The threshold question in Fourth Amendment cases is whether the government’s activities constituted a “search.” The Supreme Court has no clear test for answering that question. Instead, judges ask whether the defendant had a “reasonable expectation of privacy”—a cross between public policy judgment and sociological interpretation. In Carpenter, the answer was yes: cell phones are so “indispensable to participation in modern society,” the court held, that it would be unreasonable to make Americans give up their privacy in order to use one.

We don’t know exactly how DHS is using the data it buys. A CBP spokesman told the Journal, “While CBP is being provided access to location information, it is important to note that such information doesn’t include cellular phone tower data, is not ingested in bulk and doesn’t include the individual user’s identity.” But the key point of the Carpenter ruling is to limit the government’s capacity to obtain a comprehensive log of Americans’ location without having to show probable cause. If a government agency is using data location records to isolate the movements of specific individuals, then that same logic would seem to apply. The location tracking made possible by app data in 2020 is more precise and potentially even more comprehensive than the cell tower data that the FBI used back in 2011. Giving government as much access as it can buy raises the same prospect of “near perfect surveillance” that Roberts warned about. Similarly, it’s basically impossible to completely opt out of our location being tracked. “Only the few without cell phones could escape this tireless and absolute surveillance,” as Roberts put it in Carpenter. The impact on privacy would seem to be the same whether the government is subpoenaing the data or buying it.

“We don’t want to live in a world where, in the absence of a statute on point, the government can just buy its way around the Fourth Amendment,” said Wessler. “But, admittedly, the courts haven’t answered that question. And it’s a really substantial one.”

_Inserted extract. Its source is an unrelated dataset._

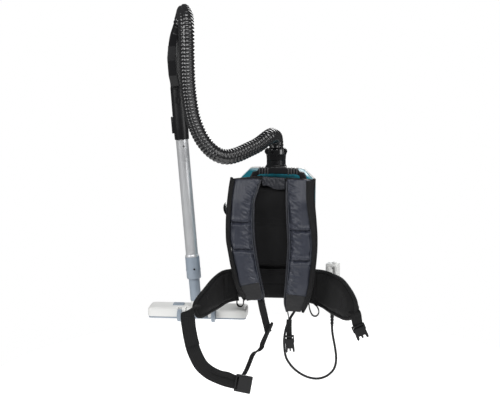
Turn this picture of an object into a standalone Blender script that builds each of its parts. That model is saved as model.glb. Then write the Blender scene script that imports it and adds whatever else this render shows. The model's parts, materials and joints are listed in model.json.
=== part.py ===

There’s no way to know how the Supreme Court would resolve a case raising these issues—a process that would take years. And that’s assuming there even is a case. One thing that makes it so hard to challenge this sort of surveillance is that defendants may not even know the government used it against them. That’s also true on a societal level. We now know that DHS is using commercial location data for immigration enforcement. But what about other federal agencies, not to mention the thousands of police departments around the country? Aside perhaps from tight budgets, there’s nothing stopping them from making use of data available on the open market.

Then there’s the fact that the Supreme Court has declared that it wants to move slowly and cautiously on adapting the Fourth Amendment to changing technological circumstances. It’s a reasonable position, but it makes it even more unlikely that the judiciary will be able to keep up with facts on the ground. Ultimately, then, this is probably a problem for Congress to solve. The Constitution is a legal floor, but statutes can add more rights on top of it. The Senate has been making noises about passing federal privacy legislation this year, though the possibility still seems remote. The DHS story is just the latest example of how important it is for lawmakers to get their act together. If they don’t, we may find out exactly how much our privacy was worth.